◆ **Data excerpt**:
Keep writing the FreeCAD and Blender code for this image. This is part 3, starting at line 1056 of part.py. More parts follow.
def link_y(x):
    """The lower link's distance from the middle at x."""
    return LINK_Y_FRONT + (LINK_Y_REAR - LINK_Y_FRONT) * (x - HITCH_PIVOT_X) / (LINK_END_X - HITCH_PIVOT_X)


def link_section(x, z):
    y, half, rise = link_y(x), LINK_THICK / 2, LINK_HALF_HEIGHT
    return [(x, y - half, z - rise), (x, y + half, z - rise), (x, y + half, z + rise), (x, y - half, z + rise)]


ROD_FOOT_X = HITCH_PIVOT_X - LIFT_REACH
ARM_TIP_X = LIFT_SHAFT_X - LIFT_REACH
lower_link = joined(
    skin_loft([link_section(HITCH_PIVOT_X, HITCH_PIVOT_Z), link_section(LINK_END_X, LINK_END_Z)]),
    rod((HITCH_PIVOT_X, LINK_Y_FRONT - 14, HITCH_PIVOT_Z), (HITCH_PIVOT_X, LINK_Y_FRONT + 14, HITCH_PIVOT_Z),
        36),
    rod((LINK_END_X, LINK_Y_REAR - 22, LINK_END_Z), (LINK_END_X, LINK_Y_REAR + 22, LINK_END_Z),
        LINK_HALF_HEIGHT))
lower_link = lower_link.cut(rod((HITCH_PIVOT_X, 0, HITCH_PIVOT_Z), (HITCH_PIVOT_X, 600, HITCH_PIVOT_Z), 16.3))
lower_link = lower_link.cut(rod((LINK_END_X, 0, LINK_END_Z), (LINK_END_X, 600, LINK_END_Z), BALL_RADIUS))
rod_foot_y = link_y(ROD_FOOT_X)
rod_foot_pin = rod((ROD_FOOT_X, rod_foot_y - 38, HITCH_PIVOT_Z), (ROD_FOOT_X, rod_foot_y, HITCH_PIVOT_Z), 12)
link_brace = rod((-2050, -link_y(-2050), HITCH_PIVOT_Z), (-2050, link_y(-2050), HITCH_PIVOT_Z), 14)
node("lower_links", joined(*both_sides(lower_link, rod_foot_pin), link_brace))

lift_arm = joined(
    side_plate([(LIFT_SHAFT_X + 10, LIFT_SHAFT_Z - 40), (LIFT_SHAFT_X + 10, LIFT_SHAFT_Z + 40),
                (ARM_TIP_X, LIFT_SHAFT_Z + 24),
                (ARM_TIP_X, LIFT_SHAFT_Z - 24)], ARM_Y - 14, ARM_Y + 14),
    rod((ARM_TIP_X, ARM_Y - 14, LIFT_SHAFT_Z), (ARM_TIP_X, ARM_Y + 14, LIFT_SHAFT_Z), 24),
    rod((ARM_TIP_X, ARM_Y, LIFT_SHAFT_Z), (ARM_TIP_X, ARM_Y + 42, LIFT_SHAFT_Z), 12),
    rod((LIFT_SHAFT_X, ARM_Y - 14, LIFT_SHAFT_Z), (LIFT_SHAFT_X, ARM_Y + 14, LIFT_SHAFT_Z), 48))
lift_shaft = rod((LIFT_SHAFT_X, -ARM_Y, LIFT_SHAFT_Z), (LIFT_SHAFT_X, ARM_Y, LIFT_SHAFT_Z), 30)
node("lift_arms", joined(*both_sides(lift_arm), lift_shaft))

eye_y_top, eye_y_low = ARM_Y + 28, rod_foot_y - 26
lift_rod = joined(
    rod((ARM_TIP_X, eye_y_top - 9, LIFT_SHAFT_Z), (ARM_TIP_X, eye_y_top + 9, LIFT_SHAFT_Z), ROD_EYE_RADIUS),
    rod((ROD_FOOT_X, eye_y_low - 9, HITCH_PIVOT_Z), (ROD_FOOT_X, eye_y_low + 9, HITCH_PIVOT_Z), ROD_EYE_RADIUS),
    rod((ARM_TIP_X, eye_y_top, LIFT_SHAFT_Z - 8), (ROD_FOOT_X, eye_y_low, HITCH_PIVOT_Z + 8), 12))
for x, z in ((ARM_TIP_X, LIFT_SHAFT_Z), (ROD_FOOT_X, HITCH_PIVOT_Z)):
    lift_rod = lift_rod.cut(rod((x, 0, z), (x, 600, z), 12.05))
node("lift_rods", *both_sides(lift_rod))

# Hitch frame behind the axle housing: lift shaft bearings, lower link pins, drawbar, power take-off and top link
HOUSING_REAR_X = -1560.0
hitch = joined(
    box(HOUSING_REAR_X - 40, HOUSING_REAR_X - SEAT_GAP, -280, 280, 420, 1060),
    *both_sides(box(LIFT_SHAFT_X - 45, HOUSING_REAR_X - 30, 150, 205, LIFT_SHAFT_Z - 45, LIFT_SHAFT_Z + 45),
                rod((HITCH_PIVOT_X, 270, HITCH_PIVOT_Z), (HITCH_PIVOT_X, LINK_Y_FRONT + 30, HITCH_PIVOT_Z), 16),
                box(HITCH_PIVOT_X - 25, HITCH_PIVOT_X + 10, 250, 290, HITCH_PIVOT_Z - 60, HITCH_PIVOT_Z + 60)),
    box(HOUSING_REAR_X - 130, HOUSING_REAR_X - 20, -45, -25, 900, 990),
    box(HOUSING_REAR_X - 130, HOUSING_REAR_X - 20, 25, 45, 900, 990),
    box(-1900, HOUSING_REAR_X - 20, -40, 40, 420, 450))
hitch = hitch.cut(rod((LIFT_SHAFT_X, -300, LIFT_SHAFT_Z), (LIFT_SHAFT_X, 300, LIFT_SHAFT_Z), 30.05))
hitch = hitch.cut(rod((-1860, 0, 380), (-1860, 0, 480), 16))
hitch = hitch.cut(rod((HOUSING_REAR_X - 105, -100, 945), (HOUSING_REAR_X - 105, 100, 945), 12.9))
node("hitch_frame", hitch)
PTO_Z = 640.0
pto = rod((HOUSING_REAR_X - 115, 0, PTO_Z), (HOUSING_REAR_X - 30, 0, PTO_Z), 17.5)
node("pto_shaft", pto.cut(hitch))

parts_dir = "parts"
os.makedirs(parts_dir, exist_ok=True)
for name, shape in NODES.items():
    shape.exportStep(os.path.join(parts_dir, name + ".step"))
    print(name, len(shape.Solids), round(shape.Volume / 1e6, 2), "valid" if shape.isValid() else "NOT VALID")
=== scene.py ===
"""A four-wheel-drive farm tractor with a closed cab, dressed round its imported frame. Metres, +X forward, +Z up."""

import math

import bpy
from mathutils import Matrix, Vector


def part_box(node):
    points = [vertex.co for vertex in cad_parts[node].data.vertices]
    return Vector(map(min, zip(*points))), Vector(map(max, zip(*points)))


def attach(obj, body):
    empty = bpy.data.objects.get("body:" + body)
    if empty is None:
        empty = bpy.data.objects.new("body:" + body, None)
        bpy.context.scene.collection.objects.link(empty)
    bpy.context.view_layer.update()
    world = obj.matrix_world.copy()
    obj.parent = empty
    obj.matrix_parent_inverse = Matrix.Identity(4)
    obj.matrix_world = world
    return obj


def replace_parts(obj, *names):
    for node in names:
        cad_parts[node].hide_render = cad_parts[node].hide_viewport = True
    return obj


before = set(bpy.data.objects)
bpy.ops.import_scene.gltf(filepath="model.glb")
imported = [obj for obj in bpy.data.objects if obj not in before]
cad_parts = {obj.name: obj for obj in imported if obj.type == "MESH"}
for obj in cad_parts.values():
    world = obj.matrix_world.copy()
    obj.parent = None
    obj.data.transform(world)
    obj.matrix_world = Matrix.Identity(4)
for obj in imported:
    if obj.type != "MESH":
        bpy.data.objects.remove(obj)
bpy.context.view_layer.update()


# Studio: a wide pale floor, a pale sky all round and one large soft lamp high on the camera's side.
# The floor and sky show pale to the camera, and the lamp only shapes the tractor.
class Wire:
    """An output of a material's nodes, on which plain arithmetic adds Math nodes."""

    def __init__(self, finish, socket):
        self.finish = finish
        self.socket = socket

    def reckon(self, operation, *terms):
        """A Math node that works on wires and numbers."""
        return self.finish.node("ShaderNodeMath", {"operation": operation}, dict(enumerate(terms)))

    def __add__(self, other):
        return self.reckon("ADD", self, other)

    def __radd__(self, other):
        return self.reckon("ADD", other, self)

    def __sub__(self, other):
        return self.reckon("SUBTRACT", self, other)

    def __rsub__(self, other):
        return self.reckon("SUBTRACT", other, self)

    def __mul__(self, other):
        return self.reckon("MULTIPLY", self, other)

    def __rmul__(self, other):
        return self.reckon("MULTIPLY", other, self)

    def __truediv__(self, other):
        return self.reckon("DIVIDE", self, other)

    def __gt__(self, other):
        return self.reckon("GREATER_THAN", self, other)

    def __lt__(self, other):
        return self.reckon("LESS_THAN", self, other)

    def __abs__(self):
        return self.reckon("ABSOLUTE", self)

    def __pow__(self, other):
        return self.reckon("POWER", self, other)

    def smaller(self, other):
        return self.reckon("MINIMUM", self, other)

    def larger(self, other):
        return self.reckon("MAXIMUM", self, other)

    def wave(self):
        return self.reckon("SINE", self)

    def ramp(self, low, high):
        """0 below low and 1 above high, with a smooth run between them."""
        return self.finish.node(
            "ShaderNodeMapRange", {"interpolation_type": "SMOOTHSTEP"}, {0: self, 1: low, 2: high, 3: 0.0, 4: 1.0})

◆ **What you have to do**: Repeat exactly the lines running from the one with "os.makedirs(parts_dir, exist_ok=True)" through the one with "bpy.context.scene.collection.objects.link(empty)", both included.

◆ **Solution for this exercise**:
os.makedirs(parts_dir, exist_ok=True)
for name, shape in NODES.items():
    shape.exportStep(os.path.join(parts_dir, name + ".step"))
    print(name, len(shape.Solids), round(shape.Volume / 1e6, 2), "valid" if shape.isValid() else "NOT VALID")
=== scene.py ===
"""A four-wheel-drive farm tractor with a closed cab, dressed round its imported frame. Metres, +X forward, +Z up."""

import math

import bpy
from mathutils import Matrix, Vector


def part_box(node):
    points = [vertex.co for vertex in cad_parts[node].data.vertices]
    return Vector(map(min, zip(*points))), Vector(map(max, zip(*points)))


def attach(obj, body):
    empty = bpy.data.objects.get("body:" + body)
    if empty is None:
        empty = bpy.data.objects.new("body:" + body, None)
        bpy.context.scene.collection.objects.link(empty)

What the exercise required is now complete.